Publié le 30 avril 2008 par Scopes
Clinton et Obama au cirque (Vanity Fair, ill. Darrow)

La campagne se prolonge, la lassitude s’installe chez les Démocrates et les Républicains festoient. Le halo d’espérances qui entourait Barack Obama s’estompe sous les coups de boutoirs répétés d’Hillary Clinton, qui est à la politique ce que le « Michelin Airless » est à la pneumatique : increvable. La focalisation des Démocrates sur leur propre image ne profite pour l’instant qu’à John McCain, qui réussit l’incroyable performance de faire oublier sept années d’une désastreuse (en toute objectivité) présidence Bush.

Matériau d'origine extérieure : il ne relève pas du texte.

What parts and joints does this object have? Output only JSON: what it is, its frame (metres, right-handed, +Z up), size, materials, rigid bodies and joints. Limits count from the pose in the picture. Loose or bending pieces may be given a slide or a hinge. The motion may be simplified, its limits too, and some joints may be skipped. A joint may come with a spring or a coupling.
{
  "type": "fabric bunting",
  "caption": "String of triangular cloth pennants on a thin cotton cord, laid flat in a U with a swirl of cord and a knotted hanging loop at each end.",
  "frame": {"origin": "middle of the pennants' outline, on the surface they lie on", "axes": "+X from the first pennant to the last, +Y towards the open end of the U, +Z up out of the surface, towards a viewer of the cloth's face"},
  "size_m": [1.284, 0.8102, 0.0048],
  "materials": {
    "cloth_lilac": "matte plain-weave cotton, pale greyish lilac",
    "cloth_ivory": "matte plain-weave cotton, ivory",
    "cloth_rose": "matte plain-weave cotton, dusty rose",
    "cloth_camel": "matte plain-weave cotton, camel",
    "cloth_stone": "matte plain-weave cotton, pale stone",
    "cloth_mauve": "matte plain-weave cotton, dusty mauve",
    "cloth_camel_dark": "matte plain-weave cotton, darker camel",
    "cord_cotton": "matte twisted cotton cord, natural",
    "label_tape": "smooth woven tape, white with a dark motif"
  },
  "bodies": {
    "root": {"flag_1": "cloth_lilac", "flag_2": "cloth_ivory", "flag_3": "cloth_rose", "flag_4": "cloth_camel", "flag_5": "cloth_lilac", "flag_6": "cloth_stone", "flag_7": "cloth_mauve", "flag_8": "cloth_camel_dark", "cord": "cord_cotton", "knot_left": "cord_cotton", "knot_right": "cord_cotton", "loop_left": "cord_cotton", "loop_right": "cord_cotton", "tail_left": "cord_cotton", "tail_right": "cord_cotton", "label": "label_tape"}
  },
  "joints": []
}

Résumons. En apparence, rien n’a bougé depuis la dernière primaire de Pennsylvanie voire depuis celle tenue dans l’Ohio le 4 mars dernier. Malgré les deux victoires successives d’Hillary Clinton, Barack Obama demeure toujours en tête – et de loin – chez les pronostiqueurs comme chez les parieurs. Selon les derniers décomptes, il bénéficie de 135 délégués d’avance, 156 si l’on ne prend en compte que les délégués élus par les électeurs. Hillary n’est pas prête de le rattraper : elle peine à attirer plus de superdélégués dans son escarcelle de campagne et sa défaite en Caroline du Nord est quasiment assurée – les sondages concernant la primaire à venir de l’Indiana sont plus partagés et lui donnent un léger avantage ; ceux du Kentucky lui donnent plus de 30 points d’avance.

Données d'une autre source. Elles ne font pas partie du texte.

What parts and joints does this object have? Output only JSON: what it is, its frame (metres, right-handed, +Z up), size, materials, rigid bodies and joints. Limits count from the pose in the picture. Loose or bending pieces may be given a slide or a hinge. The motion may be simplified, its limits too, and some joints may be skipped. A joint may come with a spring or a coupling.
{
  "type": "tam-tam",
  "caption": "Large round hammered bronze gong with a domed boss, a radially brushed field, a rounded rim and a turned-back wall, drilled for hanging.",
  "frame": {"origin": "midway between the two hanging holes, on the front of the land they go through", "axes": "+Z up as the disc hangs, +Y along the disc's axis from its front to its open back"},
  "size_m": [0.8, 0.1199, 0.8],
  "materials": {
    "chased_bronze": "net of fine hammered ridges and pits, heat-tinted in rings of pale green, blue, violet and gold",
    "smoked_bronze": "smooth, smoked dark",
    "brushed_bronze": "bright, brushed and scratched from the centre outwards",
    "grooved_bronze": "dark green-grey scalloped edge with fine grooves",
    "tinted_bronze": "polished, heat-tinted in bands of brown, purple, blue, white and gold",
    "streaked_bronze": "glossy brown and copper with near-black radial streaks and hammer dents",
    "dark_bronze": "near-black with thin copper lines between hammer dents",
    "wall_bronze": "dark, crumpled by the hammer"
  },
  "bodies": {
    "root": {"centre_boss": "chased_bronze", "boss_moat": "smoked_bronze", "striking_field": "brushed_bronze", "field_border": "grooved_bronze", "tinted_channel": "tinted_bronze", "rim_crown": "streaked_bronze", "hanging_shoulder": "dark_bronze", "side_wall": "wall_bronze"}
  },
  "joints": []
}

Et pourtant, sa résilience – utilisons un mot en vogue – et sa combativités se révèlent extraordinaires. Antée moderne, elle reprend des forces dès qu’on la pense à terre. New Hampshire, Texas, Ohio, Pennsylvanie : on la croyait battue, ou du moins en peine ; elle réapparaît triomphante et remodèle le discours médiatique grâce à l’ingéniosité de ses spin doctors (Mark Penn, Terry MacAuliffe…). La scène politique américaine n’avait pas assisté à tant de persévérance depuis Richard Nixon (Tricky Dick) et son infatigable obsession du pouvoir.

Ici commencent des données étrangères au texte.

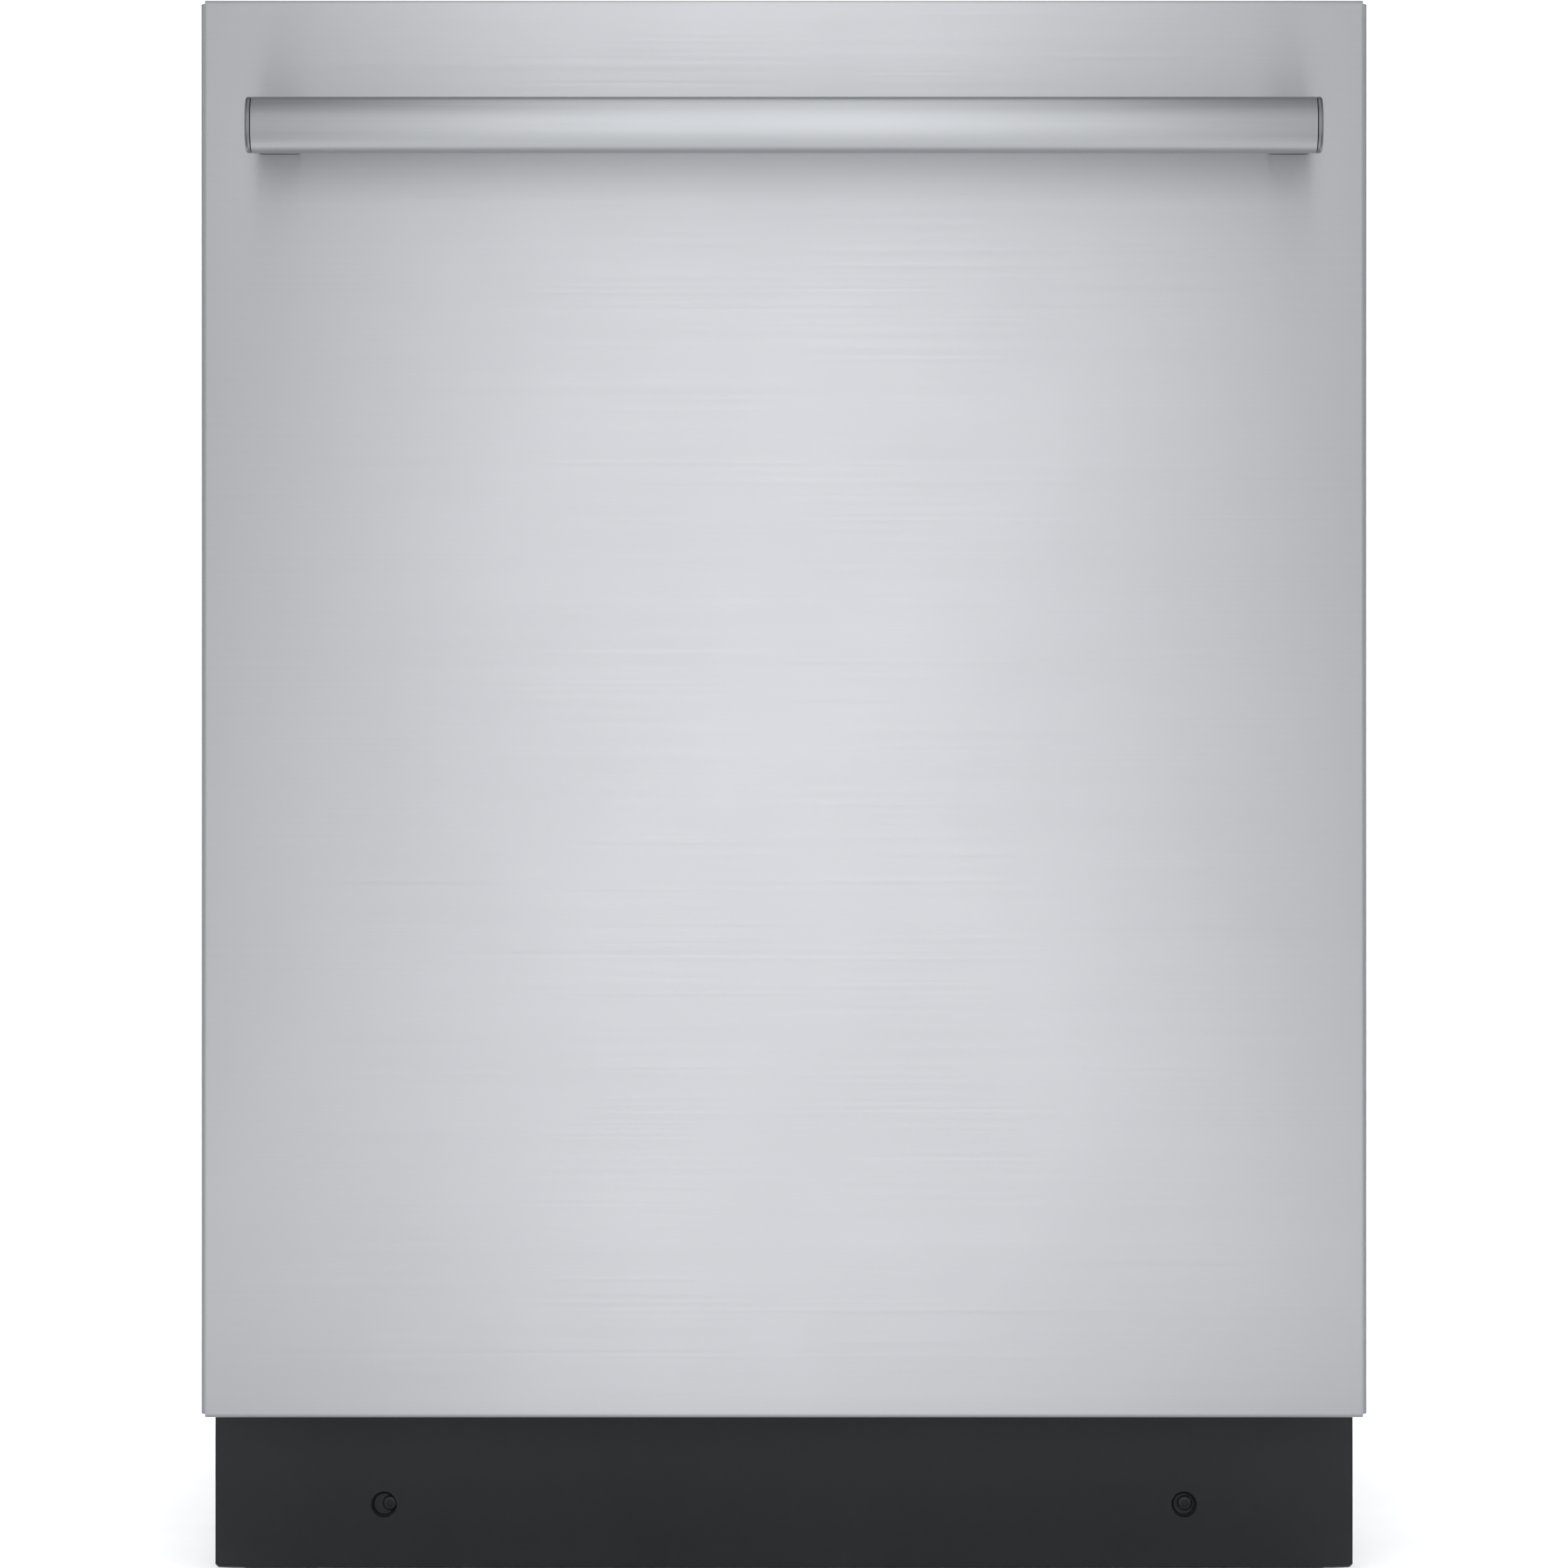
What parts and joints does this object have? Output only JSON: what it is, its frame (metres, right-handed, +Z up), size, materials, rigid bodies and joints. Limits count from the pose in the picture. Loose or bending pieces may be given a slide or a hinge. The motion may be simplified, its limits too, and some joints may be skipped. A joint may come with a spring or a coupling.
{
  "type": "built-in dishwasher",
  "caption": "Built-in dishwasher with a stainless pull-down door, bar handle, hidden top controls, black toe kick, sliding racks and spray arms.",
  "frame": {"origin": "on the floor under the middle of the machine, halfway from the handle's front to the back panel", "axes": "+X to the machine's right as seen by someone facing it, +Y to the back, +Z up; the door faces -Y"},
  "size_m": [0.598, 0.651, 0.815],
  "materials": {
    "door_steel": "horizontal brushed grain, fingerprint-resistant",
    "handle_steel": "brushed along its length",
    "handle_casting": "satin casting",
    "tub_steel": "fine satin",
    "zinc_plate": "zinc coated sheet",
    "kick_paint": "fine satin black paint",
    "dark_plastic": "fine texture",
    "grey_plastic": "satin",
    "pale_plastic": "satin",
    "rubber": "soft seal rubber",
    "bitumen": "bitumen felt",
    "coated_wire": "nylon coated wire",
    "display_black": "gloss black",
    "filter_steel": "fine mesh",
    "screw_black": "black oxide",
    "motor_case": "painted motor case"
  },
  "bodies": {
    "cabinet": {"hinge_bracket_left": "zinc_plate", "hinge_bracket_right": "zinc_plate", "door_spring_left": "zinc_plate", "door_spring_right": "zinc_plate", "tub": "tub_steel", "tub_gasket": "rubber", "door_strike": "tub_steel", "feed_pipe": "pale_plastic", "filter_plate": "filter_steel", "side_panel_left": "zinc_plate", "side_panel_right": "zinc_plate", "back_panel": "zinc_plate", "top_bar": "zinc_plate", "top_damping_mat": "bitumen", "base_pan": "dark_plastic", "toe_kick": "kick_paint", "toe_screw_left": "screw_black", "toe_screw_right": "screw_black", "sump": "dark_plastic", "circulation_pump": "motor_case", "drain_pump": "motor_case", "inlet_valve": "pale_plastic", "junction_box": "zinc_plate"},
    "door": {"door_skin": "door_steel", "door_liner": "tub_steel", "control_panel": "dark_plastic", "display_window": "display_black", "handle_bar": "handle_steel", "handle_end_left": "handle_casting", "handle_end_right": "handle_casting", "hinge_arm_left": "zinc_plate", "hinge_arm_right": "zinc_plate", "dispenser_body": "grey_plastic"},
    "bottom_basket": {"lower_rack": "coated_wire", "silverware_basket": "grey_plastic"},
    "power_key": {"power_button": "grey_plastic"},
    "cycle_key": {"cycle_button": "grey_plastic"},
    "option_key": {"option_button": "grey_plastic"},
    "start_key": {"start_button": "grey_plastic"},
    "latch": {"latch_rocker": "pale_plastic"},
    "detergent_lid": {"dispenser_lid": "pale_plastic"},
    "rinse_cap": {"rinse_aid_cap": "pale_plastic"},
    "spring_end_left": {"spring_hook_left": "zinc_plate"},
    "spring_end_right": {"spring_hook_right": "zinc_plate"},
    "filter": {"filter_cylinder": "grey_plastic"},
    "lower_arm": {"lower_spray_arm": "pale_plastic"},
    "upper_arm": {"upper_spray_arm": "pale_plastic"},
    "wheel_front_left": {"rack_wheel_front_left": "grey_plastic"},
    "wheel_front_right": {"rack_wheel_front_right": "grey_plastic"},
    "wheel_rear_left": {"rack_wheel_rear_left": "grey_plastic"},
    "wheel_rear_right": {"rack_wheel_rear_right": "grey_plastic"},
    "upper_slide_left": {"upper_rail_left": "tub_steel"},
    "upper_slide_right": {"upper_rail_right": "tub_steel"},
    "third_slide_left": {"third_rail_left": "tub_steel"},
    "third_slide_right": {"third_rail_right": "tub_steel"},
    "top_basket": {"third_rack": "coated_wire"},
    "middle_basket": {"upper_rack": "coated_wire"},
    "foot_front_left": {"leg_front_left": "dark_plastic"},
    "foot_front_right": {"leg_front_right": "dark_plastic"},
    "foot_rear": {"leg_rear": "dark_plastic"}
  },
  "joints": [
    {"name": "door_hinge", "type": "hinge", "parent": "cabinet", "child": "door", "pos_m": [0, -0.2505, 0.104], "axis": [1, 0, 0], "range_deg": [0, 90], "stiffness_Nm_per_rad": 20, "springref_deg": -11.46},
    {"name": "power_press", "type": "slide", "parent": "door", "child": "power_key", "axis": [0, 0, -1], "range_m": [0, 0.0012], "stiffness_N_per_m": 400, "springref_m": -0.0005},
    {"name": "cycle_press", "type": "slide", "parent": "door", "child": "cycle_key", "axis": [0, 0, -1], "range_m": [0, 0.0012], "stiffness_N_per_m": 400, "springref_m": -0.0005},
    {"name": "option_press", "type": "slide", "parent": "door", "child": "option_key", "axis": [0, 0, -1], "range_m": [0, 0.0012], "stiffness_N_per_m": 400, "springref_m": -0.0005},
    {"name": "start_press", "type": "slide", "parent": "door", "child": "start_key", "axis": [0, 0, -1], "range_m": [0, 0.0012], "stiffness_N_per_m": 400, "springref_m": -0.0005},
    {"name": "latch_pivot", "type": "hinge", "parent": "door", "child": "latch", "pos_m": [0, -0.2555, 0.79], "axis": [1, 0, 0], "range_deg": [0, 30], "stiffness_Nm_per_rad": 0.05, "springref_deg": -17.19},
    {"name": "detergent_lid_slide", "type": "slide", "parent": "door", "child": "detergent_lid", "axis": [0, 0, 1], "range_m": [0, 0.056]},
    {"name": "rinse_cap_twist", "type": "hinge", "parent": "door", "child": "rinse_cap", "pos_m": [0.108, -0.2315, 0.488], "axis": [0, 1, 0], "range_deg": [0, 90]},
    {"name": "filter_twist", "type": "hinge", "parent": "cabinet", "child": "filter", "pos_m": [0, -0.075, 0.11], "axis": [0, 0, 1], "range_deg": [0, 90]},
    {"name": "lower_arm_spin", "type": "hinge", "parent": "cabinet", "child": "lower_arm", "pos_m": [0, 0.038, 0.155], "axis": [0, 0, 1], "continuous": true},
    {"name": "lower_rack_roll", "type": "slide", "parent": "cabinet", "child": "bottom_basket", "axis": [0, -1, 0], "range_m": [0, 0.1816]},
    {"name": "upper_rack_slide", "type": "slide", "parent": "cabinet", "child": "middle_basket", "axis": [0, -1, 0], "range_m": [0, 0.421]},
    {"name": "third_rack_slide", "type": "slide", "parent": "cabinet", "child": "top_basket", "axis": [0, -1, 0], "range_m": [0, 0.4009]},
    {"name": "upper_rail_slide_left", "type": "slide", "parent": "cabinet", "child": "upper_slide_left", "axis": [0, -1, 0], "range_m": [0, 0.211]},
    {"name": "third_rail_slide_left", "type": "slide", "parent": "cabinet", "child": "third_slide_left", "axis": [0, -1, 0], "range_m": [0, 0.201]},
    {"name": "spring_pull_left", "type": "slide", "parent": "cabinet", "child": "spring_end_left", "axis": [0, -0.7071, 0.7071], "range_m": [0, 0.0434], "deforming": ["door_spring_left"]},
    {"name": "upper_rail_slide_right", "type": "slide", "parent": "cabinet", "child": "upper_slide_right", "axis": [0, -1, 0], "range_m": [0, 0.211]},
    {"name": "third_rail_slide_right", "type": "slide", "parent": "cabinet", "child": "third_slide_right", "axis": [0, -1, 0], "range_m": [0, 0.201]},
    {"name": "spring_pull_right", "type": "slide", "parent": "cabinet", "child": "spring_end_right", "axis": [0, -0.7071, 0.7071], "range_m": [0, 0.0434], "deforming": ["door_spring_right"]},
    {"name": "wheel_roll_front_left", "type": "hinge", "parent": "bottom_basket", "child": "wheel_front_left", "pos_m": [-0.25, -0.068, 0.1424], "axis": [1, 0, 0], "range_deg": [0, 600]},
    {"name": "wheel_roll_front_right", "type": "hinge", "parent": "bottom_basket", "child": "wheel_front_right", "pos_m": [0.25, -0.068, 0.1424], "axis": [1, 0, 0], "range_deg": [0, 600]},
    {"name": "wheel_roll_rear_left", "type": "hinge", "parent": "bottom_basket", "child": "wheel_rear_left", "pos_m": [-0.25, 0.2, 0.1424], "axis": [1, 0, 0], "range_deg": [0, 600]},
    {"name": "wheel_roll_rear_right", "type": "hinge", "parent": "bottom_basket", "child": "wheel_rear_right", "pos_m": [0.25, 0.2, 0.1424], "axis": [1, 0, 0], "range_deg": [0, 600]},
    {"name": "upper_arm_spin", "type": "hinge", "parent": "middle_basket", "child": "upper_arm", "pos_m": [0, 0.038, 0.405], "axis": [0, 0, 1], "continuous": true},
    {"name": "leg_screw_front_left", "type": "slide", "parent": "cabinet", "child": "foot_front_left", "axis": [0, 0, -1], "range_m": [0, 0.04]},
    {"name": "leg_screw_front_right", "type": "slide", "parent": "cabinet", "child": "foot_front_right", "axis": [0, 0, -1], "range_m": [0, 0.04]},
    {"name": "leg_screw_rear", "type": "slide", "parent": "cabinet", "child": "foot_rear", "axis": [0, 0, -1], "range_m": [0, 0.04]}
  ],
  "couplings": [
    {"joint": "lower_rack_roll", "follows": "door_hinge", "m_per_rad": 0.115},
    {"joint": "upper_rack_slide", "follows": "door_hinge", "m_per_rad": 0.2674},
    {"joint": "third_rack_slide", "follows": "door_hinge", "m_per_rad": 0.2546},
    {"joint": "upper_rail_slide_left", "follows": "door_hinge", "m_per_rad": 0.1337},
    {"joint": "third_rail_slide_left", "follows": "door_hinge", "m_per_rad": 0.1273},
    {"joint": "spring_pull_left", "follows": "door_hinge", "m_per_rad": 0.027},
    {"joint": "upper_rail_slide_right", "follows": "door_hinge", "m_per_rad": 0.1337},
    {"joint": "third_rail_slide_right", "follows": "door_hinge", "m_per_rad": 0.1273},
    {"joint": "spring_pull_right", "follows": "door_hinge", "m_per_rad": 0.027},
    {"joint": "wheel_roll_front_left", "follows": "door_hinge", "ratio": 6.5714},
    {"joint": "wheel_roll_front_right", "follows": "door_hinge", "ratio": 6.5714},
    {"joint": "wheel_roll_rear_left", "follows": "door_hinge", "ratio": 6.5714},
    {"joint": "wheel_roll_rear_right", "follows": "door_hinge", "ratio": 6.5714}
  ]
}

Nombreux sont ceux qui s'exaspèrent et qui, tel les éditorialistes du New York Times, aimeraient la voir partir après l'avoir soutenue - endorsement - lors de la primaire tenue dans l'Etat de New York. Bill Clinton joue qu "bad cop" de la campagne, n'hésitant pas dénoncer les duperies supposées d'un Obama soutenu par des media complaisants, ou à jouer la carte raciale puis à se poser en victime de la blogosphère offensée... Lui qui bénéficiait auparavant d'une incontestable aura au sein du parti Démocrate a vu sa crédibilité s'effondrer depuis le début de la campagne. Ne supporterait-il pas de voir un ancien compagnon de route devenir aussi populaire qui lui?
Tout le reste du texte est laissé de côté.